The next generation doesn’t know about the hip-hop that came out first, he said. Parents are not doing their due diligence in making sure young people listen to artists such as A Tribe Called Quest, for example.

“I don’t blame them for not knowing because a lot of times, we’re not doing a good job in passing it along. We’ve been passing recipes, messages and prayers ever since we came over here in the 1600s,” he said.

Music was one of those things that was passed from generation to generation whether at cookouts or church. But social media has halted that, he said. Parents must insist their children listen to certain hip-hop artists.

He said he was introduced to Parliament-Funkadelic through his brother who was 12 years his senior, and to artists such as Luther Vandross, Freddie Jackson and the Pointer Sisters  by riding with his mother shopping back in the day in Winston-Salem.

9th Wonder used his own daughter as an example. She is a student at WSSU and enjoys artists that appeal more to an older demographic because he introduced her to that music.

The professor cautioned people not to judge hip-hop by modern day terms or artists. “I think it’s unfair for a 50-year-old art form to be judged by somebody who just came out two years ago,” he said.

Just as eating at McDonald’s every day would prove unhealthy for a consumer, as such, there is some music out there today that is unhealthy if one consumes it all the time, he said.

9th Wonder said he has learned through his teaching experience that black universities need hip-hop more than ever. “I learned so much more about black history through hip-hop,” he said.
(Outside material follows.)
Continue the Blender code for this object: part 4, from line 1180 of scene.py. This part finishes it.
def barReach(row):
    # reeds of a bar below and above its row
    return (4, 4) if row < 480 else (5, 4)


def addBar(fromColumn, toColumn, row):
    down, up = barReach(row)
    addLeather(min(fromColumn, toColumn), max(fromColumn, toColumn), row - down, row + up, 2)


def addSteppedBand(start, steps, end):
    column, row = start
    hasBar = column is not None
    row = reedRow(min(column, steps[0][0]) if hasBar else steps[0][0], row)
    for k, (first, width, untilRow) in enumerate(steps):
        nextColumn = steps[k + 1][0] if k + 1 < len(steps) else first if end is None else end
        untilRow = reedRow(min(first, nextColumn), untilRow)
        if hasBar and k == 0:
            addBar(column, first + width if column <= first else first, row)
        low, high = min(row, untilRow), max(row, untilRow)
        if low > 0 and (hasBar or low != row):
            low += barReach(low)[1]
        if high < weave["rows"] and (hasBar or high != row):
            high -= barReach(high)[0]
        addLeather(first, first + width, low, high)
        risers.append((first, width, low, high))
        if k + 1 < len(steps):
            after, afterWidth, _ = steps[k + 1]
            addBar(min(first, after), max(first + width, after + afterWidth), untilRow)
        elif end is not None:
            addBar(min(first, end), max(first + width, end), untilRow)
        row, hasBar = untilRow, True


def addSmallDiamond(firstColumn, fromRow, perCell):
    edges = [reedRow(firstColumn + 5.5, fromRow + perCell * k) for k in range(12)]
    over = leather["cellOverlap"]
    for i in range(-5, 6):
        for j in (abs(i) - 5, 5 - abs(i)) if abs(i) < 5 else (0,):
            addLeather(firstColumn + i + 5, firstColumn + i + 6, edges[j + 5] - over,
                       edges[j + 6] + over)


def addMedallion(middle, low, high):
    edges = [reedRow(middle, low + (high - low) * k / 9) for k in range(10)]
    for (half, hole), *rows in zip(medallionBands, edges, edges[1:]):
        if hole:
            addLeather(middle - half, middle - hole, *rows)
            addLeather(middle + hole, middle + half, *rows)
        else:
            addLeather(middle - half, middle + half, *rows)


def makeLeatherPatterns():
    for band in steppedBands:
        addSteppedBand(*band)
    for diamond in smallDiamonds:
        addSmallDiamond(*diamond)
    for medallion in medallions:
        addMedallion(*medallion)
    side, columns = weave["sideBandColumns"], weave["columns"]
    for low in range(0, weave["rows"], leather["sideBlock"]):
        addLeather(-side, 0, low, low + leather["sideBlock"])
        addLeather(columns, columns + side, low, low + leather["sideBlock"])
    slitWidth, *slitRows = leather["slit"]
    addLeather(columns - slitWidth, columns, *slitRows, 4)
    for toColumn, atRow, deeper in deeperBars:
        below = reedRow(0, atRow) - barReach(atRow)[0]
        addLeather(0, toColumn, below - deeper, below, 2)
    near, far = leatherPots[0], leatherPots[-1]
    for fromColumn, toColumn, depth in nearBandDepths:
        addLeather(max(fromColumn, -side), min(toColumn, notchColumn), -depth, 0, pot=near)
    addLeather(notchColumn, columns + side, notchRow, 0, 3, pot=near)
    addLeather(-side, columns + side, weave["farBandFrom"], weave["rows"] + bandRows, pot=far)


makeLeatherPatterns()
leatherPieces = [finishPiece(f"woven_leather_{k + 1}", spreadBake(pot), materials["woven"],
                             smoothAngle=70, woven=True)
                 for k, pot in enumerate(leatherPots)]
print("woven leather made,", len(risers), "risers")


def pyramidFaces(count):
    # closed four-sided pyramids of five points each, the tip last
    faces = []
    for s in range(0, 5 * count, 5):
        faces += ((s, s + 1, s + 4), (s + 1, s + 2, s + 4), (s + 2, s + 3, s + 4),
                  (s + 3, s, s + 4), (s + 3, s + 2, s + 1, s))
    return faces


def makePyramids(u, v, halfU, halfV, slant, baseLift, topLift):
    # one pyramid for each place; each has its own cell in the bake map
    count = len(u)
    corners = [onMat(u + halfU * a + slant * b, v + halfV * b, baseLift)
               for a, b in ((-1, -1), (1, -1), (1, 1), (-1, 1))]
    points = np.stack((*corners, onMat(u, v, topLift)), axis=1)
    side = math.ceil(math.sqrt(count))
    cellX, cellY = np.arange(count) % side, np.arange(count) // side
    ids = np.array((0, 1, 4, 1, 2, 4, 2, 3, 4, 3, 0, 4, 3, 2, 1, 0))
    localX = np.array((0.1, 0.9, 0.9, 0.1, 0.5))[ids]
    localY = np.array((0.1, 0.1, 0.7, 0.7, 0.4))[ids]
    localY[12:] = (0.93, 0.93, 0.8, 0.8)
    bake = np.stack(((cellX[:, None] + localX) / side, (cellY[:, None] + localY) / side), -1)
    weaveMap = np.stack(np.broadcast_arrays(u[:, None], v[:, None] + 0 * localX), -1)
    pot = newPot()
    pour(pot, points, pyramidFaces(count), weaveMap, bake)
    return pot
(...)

His teachers were rappers such as Rakim, Chuck D, Big Daddy Kane and KRS-One. “We’ve got to understand the vessel hip-hop can be.”
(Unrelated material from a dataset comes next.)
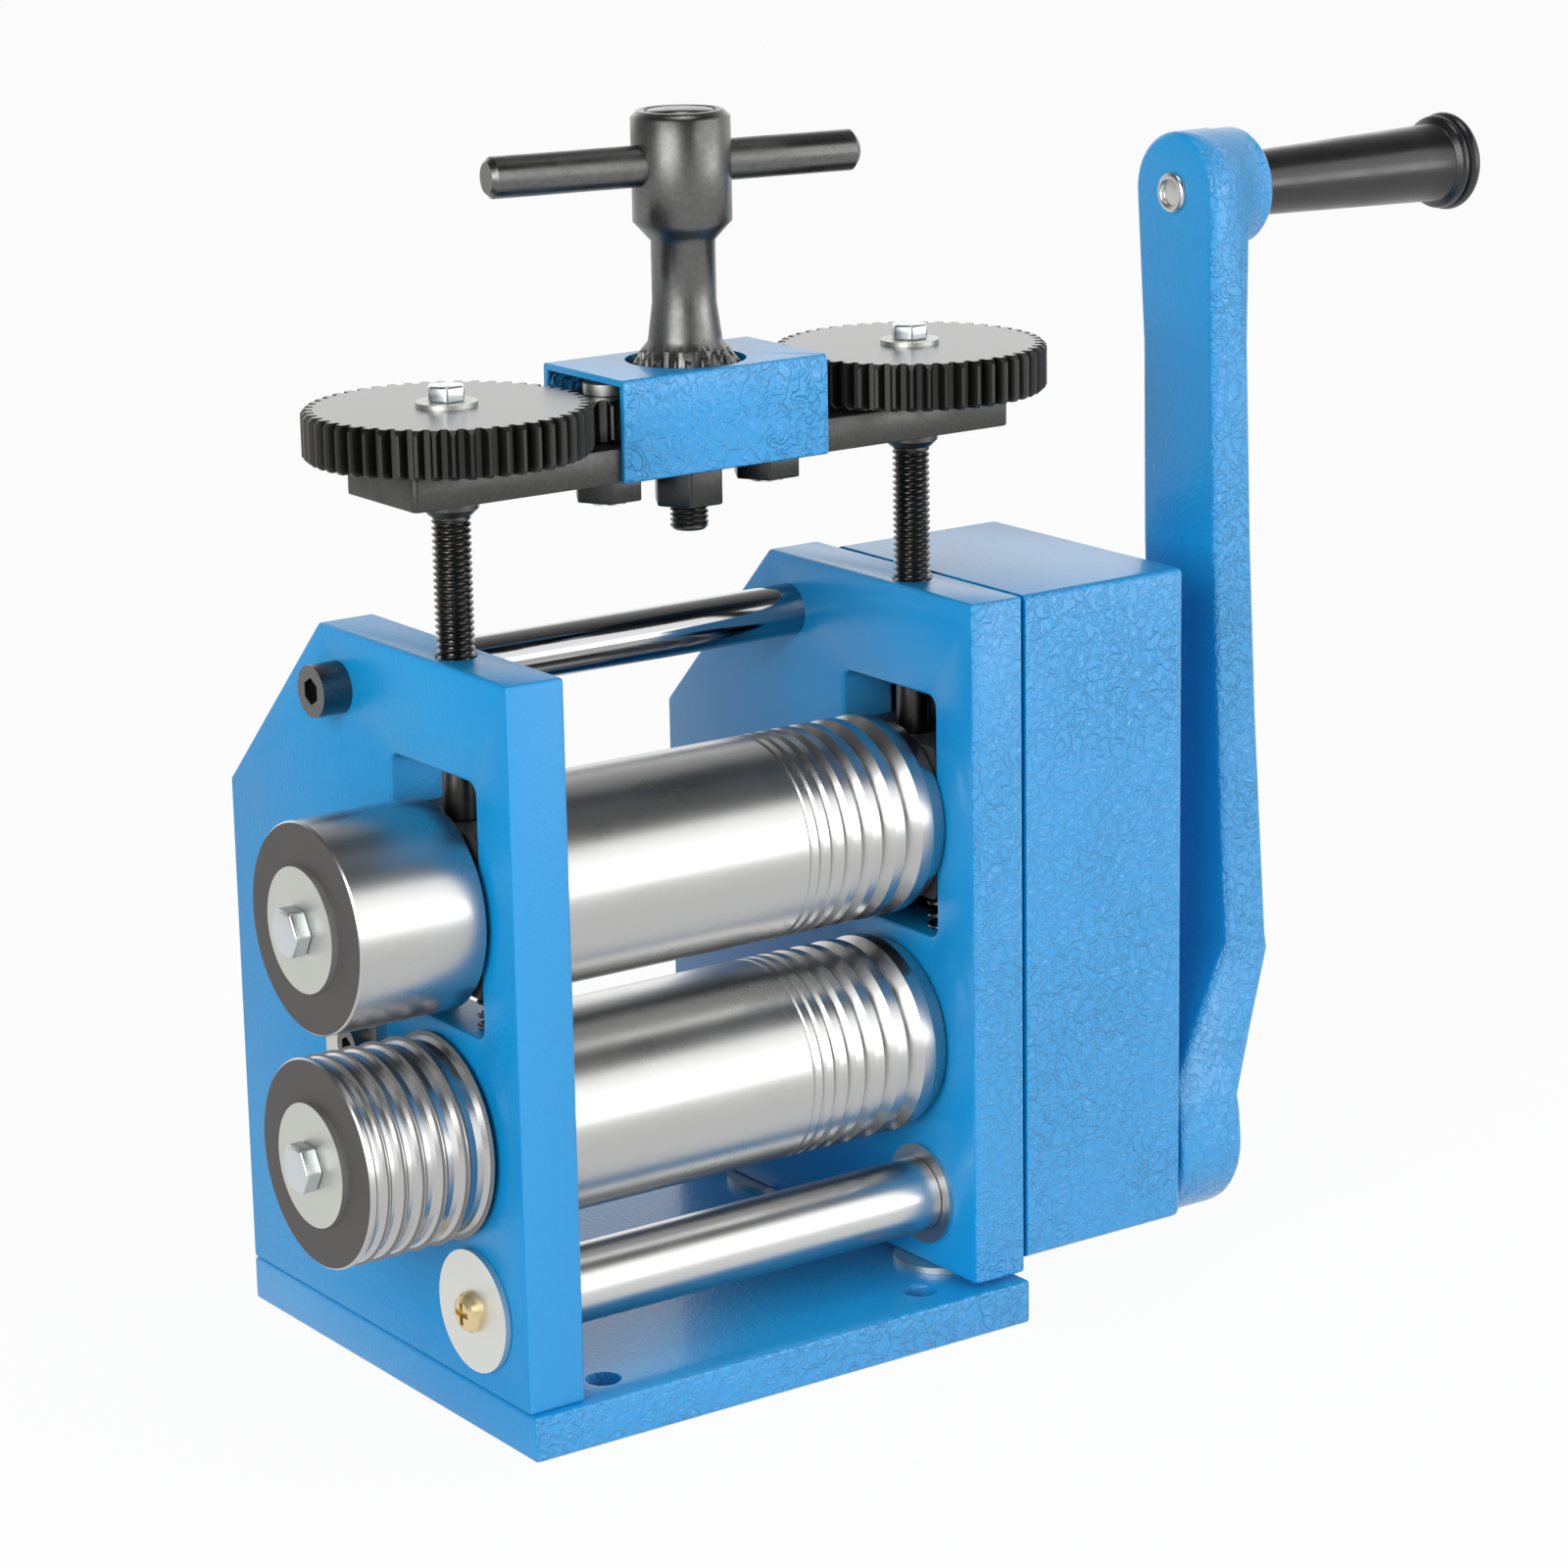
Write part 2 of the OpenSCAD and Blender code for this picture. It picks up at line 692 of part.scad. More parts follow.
module crank_shaft() {
    color("silver") difference() {
        turned_x([[0, shaft_left_x], [left_journal_d / 2, shaft_left_x],
            [left_journal_d / 2, -inner_x + side_gap],
            [shaft_d / 2, -inner_x + side_gap], [shaft_d / 2, inner_x - crank_flange_t - side_gap],
            [right_journal_d / 2, inner_x - crank_flange_t - side_gap], [right_journal_d / 2, drive_x],
            [gear_shaft_d / 2, drive_x], [gear_shaft_d / 2, shaft_right_x], [0, shaft_right_x]], crank_y,
                crank_z);
        rod_x(end_screw_d + 2 * fit_gap, shaft_left_x - cut, end_screw_reach + 2 * cut, crank_y, crank_z);
        rod_x(crank_bolt_d + 2 * fit_gap, shaft_right_x - crank_bolt_reach, crank_bolt_reach + cut,
            crank_y, crank_z);
        crank_place() crank_key_shape(fit_gap);
    }
}

// Places what turns with the crank at its lean, about the crank axis
module crank_place() {
    translate([0, crank_y, crank_z]) rotate([-crank_lean, 0, 0]) children();
}

// The two keys of the crank shaft, in the pinion and in the arm's hub
module crank_key_shape(grow) {
    z = gear_shaft_d / 2 - small_key / 2;
    for (span = [[drive_x + key_inset, drive_face - 2 * key_inset],
        [hub_x + key_inset, crank_hub_len - 2 * key_inset]])
        translate([span[0] - grow, -small_key / 2 - grow, z - grow])
            cube([span[1] + 2 * grow, small_key + 2 * grow, small_key_h + 2 * grow]);
}

module crank_keys() {
    color("silver") crank_place() crank_key_shape(0);
}

// Pinion with a long boss that reaches the crank's hub, so the crank's bolt clamps both
module drive_pinion() {
    color("gray") difference() {
        union() {
            along_x(drive_x, drive_face) translate([crank_y, crank_z])
                rotate(drive_angle - 180 + 180 / pinion_teeth)
                polygon(gear_points(pinion_teeth, drive_m, pressure, drive_m, drive_m * dedendum_share,
                    drive_slack));
            rod_x(pinion_boss_d, drive_x + drive_face - cut, hub_x - drive_x - drive_face + cut, crank_y,
                crank_z);
        }
        rod_x(gear_shaft_d + 2 * fit_gap, drive_x - cut, hub_x - drive_x + 2 * cut, crank_y, crank_z);
        crank_place() crank_key_shape(fit_gap);
    }
}

// Outline of the crank seen along its axis
module crank_outline() {
    circle(crank_hub_r);
    translate([0, crank_len]) circle(eye_r);
    shoulder = crank_hub_r * shoulder_share[0] + arm_foot_half_w * shoulder_share[1];
    for (dir = [-1, 1]) polygon([[0, 0], [dir * crank_hub_r, 0], [dir * crank_hub_r * hub_round_share[0],
        crank_hub_r * hub_round_share[1]], [dir * shoulder, shoulder_z],
            [dir * arm_foot_half_w, bend_high_in],
        [dir * arm_half_w, crank_len * waist_share[0]], [dir * arm_half_w, crank_len * waist_share[1]],
        [dir * arm_neck_half_w, crank_len * neck_share], [dir * eye_r, crank_len], [0, crank_len]]);
}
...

A child who was born in 2006 is not going to care about Medgar Evers, Fannie Lou Hamer or Madam C.J. Walker. “It was hip-hop that was the bridge that made me care about those people when I was 13,” he said.

The generations of today don’t have TV shows that were influenced by hip-hop such as “A Different World” and “The Cosby Show,” he added.

HBCUs need hip-hop to help tell the story, he said. The fact is that there are some white Americans who can tell the story, such as Rick Rubin, co-founder of Def Jam Records and who founded the group, Public Enemy.

“It is up to us to be able to tell the story to our own and beat everybody to the punch,” he said.

The Slater Series is a new initiative of WSSU that pays homage to its origins as Slater Industrial Academy. This program was the first in the series.

WSSU Chancellor Dr. Anthony Graham said the series aims to elevate the intellectual climate of WSSU and its community, a commitment of the university’s strategic plan.

Of this program, Graham said, “It’s just not about the music. It’s about innovation. It’s about entrepreneurship. It’s about adding to the culture. It’s about adding to our society. That’s what the Slater Series will focus on … that’s what the institution will continue to focus on.”